In terms of evangelism and outreach, it makes far more sense to get someone involved in a small group, because that's where the relationships form, that's where people are going to be more honest and open about their doubts and struggles, and that's where you're more likely to get a nonbelieving friend to come out and return again and again, because of the intimacy of the group.
The dumbing-down of church services "for evangelism" is one of the all-out stupidest, most lame-brained, ill-conceived ideas ever to be blamed on the leading of the Holy Spirit in recent American church history, not to mention one of the most condescending.
(That's not to say that small groups should be dumbed-down either. I've never been at a Bible study with a nonbeliever who complained it was too deep. Honesty, brokenness, Christlikeness -- these are the things that will really win people over to Christ, not keeping everything at a beginner's level.)
The sad thing is, Rob Cruver is a decent preacher. I don't doubt his commitment to the Lord is real, but I can't help feeling empty inside after church each week. Heck, I feel empty inside during church each week.

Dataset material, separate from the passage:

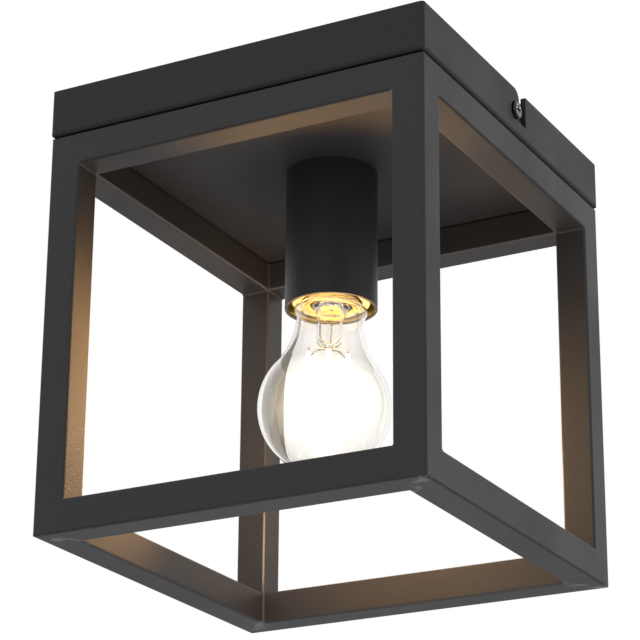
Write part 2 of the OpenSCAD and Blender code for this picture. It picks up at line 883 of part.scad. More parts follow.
module earth_wire() {
    lug_z = floor_top_z + lug_t / 2;
    front_y = block_y - block_d / 2;
    color([0.45, 0.65, 0.15])
        swept_wire([
            [pole_pitch, front_y + wire_grip, pole_z], [pole_pitch, front_y - wire_lead, pole_z],
            [pole_pitch + 3, front_y - 7, pole_z - 1],
            [(pole_pitch + earth_x) / 2, earth_y - 2, pole_z - 2.5],
            [earth_x - lug_reach, earth_y, lug_z + wire_d],
            [earth_x - lug_reach + lug_barrel_l - 1, earth_y, lug_z + wire_d]], wire_d / 2);
}

module earth_ring_lug() {
    barrel_z = floor_top_z + lug_t / 2 + wire_d;
    color(zinc_colour)
        translate([earth_x, earth_y, 0])
            difference() {
                union() {
                    translate([0, 0, floor_top_z])
                        cylinder(r = screw_head_d / 2, h = lug_t);
                    translate([-lug_reach, -lug_tongue_w / 2, floor_top_z])
                        cube([lug_reach, lug_tongue_w, lug_t]);
                    translate([-lug_reach, 0, barrel_z])
                        rotate([0, 90, 0])
                            cylinder(r = barrel_z - floor_top_z, h = lug_barrel_l);
                }
                translate([-lug_reach - over, 0, barrel_z])
                    rotate([0, 90, 0])
                        cylinder(r = wire_d / 2 + wire_squeeze, h = lug_barrel_l + 2 * over);
                translate([0, 0, floor_top_z - over])
                    cylinder(r = washer_hole_d / 2, h = lug_t + 2 * over);
            }
}

module earth_stud() {
    color(zinc_colour)
        translate([earth_x, earth_y, floor_top_z])
            cylinder(r = screw_d / 2, h = earth_stud_l);
}

module earth_washer() {
    color(zinc_colour)
        translate([earth_x, earth_y, floor_top_z + lug_t])
            ring(screw_head_d / 2, washer_hole_d / 2, washer_t);
}

module earth_nut() {
    color(zinc_colour)
        translate([earth_x, earth_y, floor_top_z + lug_t + washer_t])
            hex_nut(nut_af, nut_h, screw_d / 2 + thread_gap);
}

// ---- Bulb ----------------------------------------------------------------

// Turns its children about the middle of the glass's top face
module leaning() {
    translate([0, 0, glass_top_z])
        rotate([0, glass_lean, 0])
            translate([0, 0, -glass_top_z])
                children();
}

// Half outline of the bulb's glass, drawn in from its outer surface by inset
module bulb_outline(inset) {
    r = bulb_r - inset;
    neck = neck_r - inset;
    reach = r / (bulb_r + bulb_blend_r);
    join_r = reach * (neck_r + bulb_blend_r);
    join_z = ball_z + reach * blend_rise;
    blend_z = ball_z + blend_rise;
    shoulder_z = glass_top_z - shoulder_edge_r;
    shoulder_r = bulb_shoulder_d / 2 - inset;
    difference() {
        union() {
            intersection() {
                translate([0, ball_z])
                    circle(r = r, $fn = 128);
                translate([0, ball_z - bulb_r])
                    square([bulb_r, 2 * bulb_r]);
            }
            polygon([
                [0, join_z], [join_r, join_z], [neck, blend_z], [shoulder_r, shoulder_z],
                [bulb_shoulder_d / 2 - shoulder_edge_r, glass_top_z - inset], [0, glass_top_z - inset]]);
            translate([bulb_shoulder_d / 2 - shoulder_edge_r, shoulder_z])
                circle(r = shoulder_edge_r - inset);
        }
        translate([neck_r + bulb_blend_r, blend_z])
            intersection() {
                circle(r = bulb_blend_r + inset, $fn = 128);
                translate([-bulb_blend_r - inset, -blend_rise])
                    square([bulb_blend_r + inset, blend_rise]);
            }
    }
}

// Glass envelope, closed at the top by a shoulder that the screw cap is cemented to
module bulb_glass() {
    color(glass_colour)
        leaning()
            rotate_extrude($fn = 96)
                difference() {
                    bulb_outline(0);
                    bulb_outline(bulb_glass_t);
                    translate([0, glass_top_z - 2 * bulb_glass_t])
                        square([cap_lip_r, 3 * bulb_glass_t]);
                }
}

// Ring of cement between the leaning glass and the level end of the screw cap
module bulb_cement() {
    color(ceramic_colour)
        difference() {
            translate([0, 0, cap_end_z - 2 * cement_t])
                ring(bulb_cap_d / 2, cap_lip_r, 2 * cement_t);
            leaning()
                translate([0, 0, glass_top_z - 4 * cement_t])
                    cylinder(r = bulb_r, h = 4 * cement_t);
        }
}

// Half outline of the screw cap: skirt, rounded thread crests and the lip round the insulator
function cap_points() = concat(
    [[cap_wall_r, cap_end_z], [bulb_cap_d / 2, cap_end_z],
    [bulb_cap_d / 2, bulb_tip_z - thread_start - thread_turns * thread_pitch]],
    [for (i = [thread_turns - 1 : -1 : 0], k = [0 : 3])
        let (shape = [[0.3, 1], [0.45, 0.15], [0.7, 0.15], [0.95, 1]][k])
        [bulb_cap_d / 2 - thread_depth * shape[1],
            bulb_tip_z - thread_start - (i + 1 - shape[0]) * thread_pitch]],
    [[bulb_cap_d / 2 - thread_depth, bulb_tip_z - thread_start + 0.6],
    [cap_lip_r, bulb_tip_z - insulator_bottom],
    [cap_wall_r, bulb_tip_z - insulator_bottom - 0.5]]);

module bulb_cap() {
    color(nickel_colour)
        rotate_extrude()
            polygon(cap_points());
}

module bulb_insulator() {
    color([0.08, 0.08, 0.09])
        translate([0, 0, bulb_tip_z - insulator_bottom])
            difference() {
                cylinder(r1 = cap_lip_r, r2 = contact_r + contact_edge,
                    h = insulator_bottom - insulator_top);
                translate([0, 0, -over])
                    cylinder(r = lead_hole_r, h = insulator_bottom + over);
            }
}

module bulb_contact() {
    color(nickel_colour)
        translate([0, 0, bulb_tip_z - insulator_top])
            cylinder(r = contact_r, h = insulator_top);
}

// Glass stem: a flare under the shoulder, a tube, and a rod that carries the filaments
module bulb_stem() {
    flare_top = glass_top_z - bulb_glass_t;
    flare_r = cap_lip_r + 1;
    color(glass_colour)
        leaning()
            rotate_extrude()
                polygon([
                    [stem_r - stem_wall, flare_top], [flare_r, flare_top], [flare_r, flare_top - stem_wall],
                    [stem_r, flare_top - stem_flare_l], [stem_r, flare_top - stem_l + stem_pinch_l],
                    [stem_rod_r, flare_top - stem_l],
                    [stem_rod_r, stem_tip_z], [0, stem_tip_z], [0, flare_top - stem_l + stem_pinch_t],
                    [stem_r - stem_wall, flare_top - stem_l + stem_pinch_depth]]);
}

// Places its children at each filament's top, with +Z along the filament and upwards
module at_filaments() {
    leaning()
        for (i = [0 : filament_count - 1])
            rotate([0, 0, 360 * i / filament_count])
                translate([filament_top_r, 0, filament_top_z])
                    rotate([0, -filament_lean, 0])
                        children();
}

module bulb_filaments() {
    color([0.96, 0.8, 0.35])
        at_filaments()
            translate([0, 0, -filament_l])
                cylinder(r = filament_d / 2, h = filament_l);
}

// Fine wires from the stem's rod out to the filaments' tops, and a ring that joins their lower ends
module bulb_filament_wires() {
    color(nickel_colour)
        leaning() {
            for (i = [0 : filament_count - 1])
                rotate([0, 0, 360 * i / filament_count])
                    translate([stem_rod_r, 0, filament_top_z + filament_wire_r])
                        rotate([0, 90, 0])
                            cylinder(r = filament_wire_r, h = filament_top_r - stem_rod_r);
            translate([0, 0, filament_top_z - filament_drop - 2 * filament_wire_r])
                rotate_extrude()
                    translate([filament_bottom_r, 0])
                        circle(r = filament_wire_r);
        }
}

module bulb_driver() {
    color([0.2, 0.45, 0.25])
        translate([0, 0, cap_end_z + driver_rise])
            cylinder(r = cap_wall_r - driver_gap,
                h = bulb_cap_l - insulator_bottom - driver_rise - driver_top_gap);
}

mounting_bracket();
bracket_weld_nuts();
right_side_screw();
left_side_screw();
right_screw_washer();
left_screw_washer();
canopy();
front_top_rail();
back_top_rail();
left_top_rail();
right_top_rail();
front_left_post();
front_right_post();
back_left_post();
back_right_post();
front_bottom_rail();
back_bottom_rail();
left_bottom_rail();
right_bottom_rail();
cage_screws();
cage_screw_washers();
cage_rivet_nuts();
lampholder_sleeve();
threaded_nipple();
nipple_nut();
nipple_washer();
lampholder_cap();
lampholder_body();
lampholder_insert();
lampholder_shell();
centre_contact();
side_contact();
lampholder_terminals();
lampholder_terminal_screws();
terminal_block();
terminal_clamps();
terminal_clamp_screws();
terminal_block_studs();
terminal_block_nuts();
live_wire();
neutral_wire();
earth_wire();
earth_ring_lug();
earth_stud();
earth_washer();
earth_nut();
bulb_glass();
bulb_cement();
bulb_cap();
bulb_insulator();
bulb_contact();
bulb_stem();
bulb_filaments();
bulb_filament_wires();
bulb_driver();
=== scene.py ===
import json
from math import atan2, cos, radians, sin

import bmesh
import bpy
import numpy as np
from mathutils import Matrix, Vector


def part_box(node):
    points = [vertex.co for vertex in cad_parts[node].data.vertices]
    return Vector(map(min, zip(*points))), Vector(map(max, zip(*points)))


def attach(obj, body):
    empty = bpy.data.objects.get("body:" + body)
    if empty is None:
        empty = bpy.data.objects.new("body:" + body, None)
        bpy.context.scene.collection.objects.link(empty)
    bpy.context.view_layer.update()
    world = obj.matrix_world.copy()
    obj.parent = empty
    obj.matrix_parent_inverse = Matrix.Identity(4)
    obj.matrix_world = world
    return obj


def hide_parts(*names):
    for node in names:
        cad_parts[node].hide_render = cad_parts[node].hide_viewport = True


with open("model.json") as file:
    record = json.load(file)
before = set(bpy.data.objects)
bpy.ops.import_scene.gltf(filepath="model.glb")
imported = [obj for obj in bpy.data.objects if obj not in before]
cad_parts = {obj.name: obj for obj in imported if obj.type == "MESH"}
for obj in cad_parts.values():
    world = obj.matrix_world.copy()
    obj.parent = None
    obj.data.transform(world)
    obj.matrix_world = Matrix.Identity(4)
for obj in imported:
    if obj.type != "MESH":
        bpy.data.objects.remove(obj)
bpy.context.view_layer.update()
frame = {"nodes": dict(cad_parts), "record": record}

bl_info = {
    "name": "Cage Ceiling Lantern",
    "version": (1, 0, 0),
    "blender": (4, 5, 0),
    "location": "View3D > Sidebar > Lantern",
    "description": "Finishes an open-cage ceiling lantern: powder coat, fasteners, wiring and a lit bulb",
    "category": "Object",
}

# Lengths are in metres and angles in radians. The camera is the one that fits the straight edges of
# the cage in the photograph.
NODES = frame["nodes"]
CAP_LOW, CAP_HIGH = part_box("bulb_cap")
CANOPY_LOW, CANOPY_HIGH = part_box("canopy")
SLEEVE_LOW, SLEEVE_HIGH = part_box("lampholder_sleeve")
SCREW_LOW, SCREW_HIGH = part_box("right_side_screw")
RAIL_LOW, RAIL_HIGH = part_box("front_bottom_rail")
TOP_RAIL_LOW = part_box("front_top_rail")[0]

CEMENT_T = 0.00085
GLASS_TOP = CAP_LOW.z - CEMENT_T
GLASS_LIP_R = 0.0115
TUBE_CORNER_R = 0.0012

CAMERA_PLACE = (0.50253, -0.93035, -0.50687)
CAMERA_AZIMUTH = radians(28.647)
CAMERA_HEIGHT = radians(-21.299)
CAMERA_ROLL = radians(0.463)
CAMERA_LENS = 141.679
CAMERA_SENSOR = 36


# ---- Sizes and colours ------------------------------------------------------

class CoatSettings(bpy.types.PropertyGroup):
    colour: bpy.props.FloatVectorProperty(
        name="Colour", description="Colour of the powder coat", subtype="COLOR", size=4,
        min=0, max=1, default=(0.034, 0.034, 0.037, 1))
    roughness: bpy.props.FloatProperty(
        name="Roughness", description="Roughness of the powder coat", subtype="FACTOR",
        min=0, max=1, default=0.47)
    grain: bpy.props.FloatProperty(
        name="Grain", description="Size of the powder coat's grain", unit="LENGTH",
        min=0.0001, max=0.002, default=0.0008)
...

I'm supposed to meet with him a week from Thursday, when I hope to spring some of this on him, in a loving and respectful way. I'm not sure what I hope to accomplish, really. The meeting is supposed to be to discuss ministry opportunities at Zarephath, which is essentially what I want. I don't want to be plugged into a standard ministry slot, nor do I want to stage a confrontation where we end up angry at each other, each convinced the other guy is missing the point or otherwise a hopeless case. I'd like to generate honest discussion about what I would like to bring to the church and whether it matches what the church wants from its attendees and members.
If not, I guess it'll be time to move on, and I'm really sick of looking for a new church.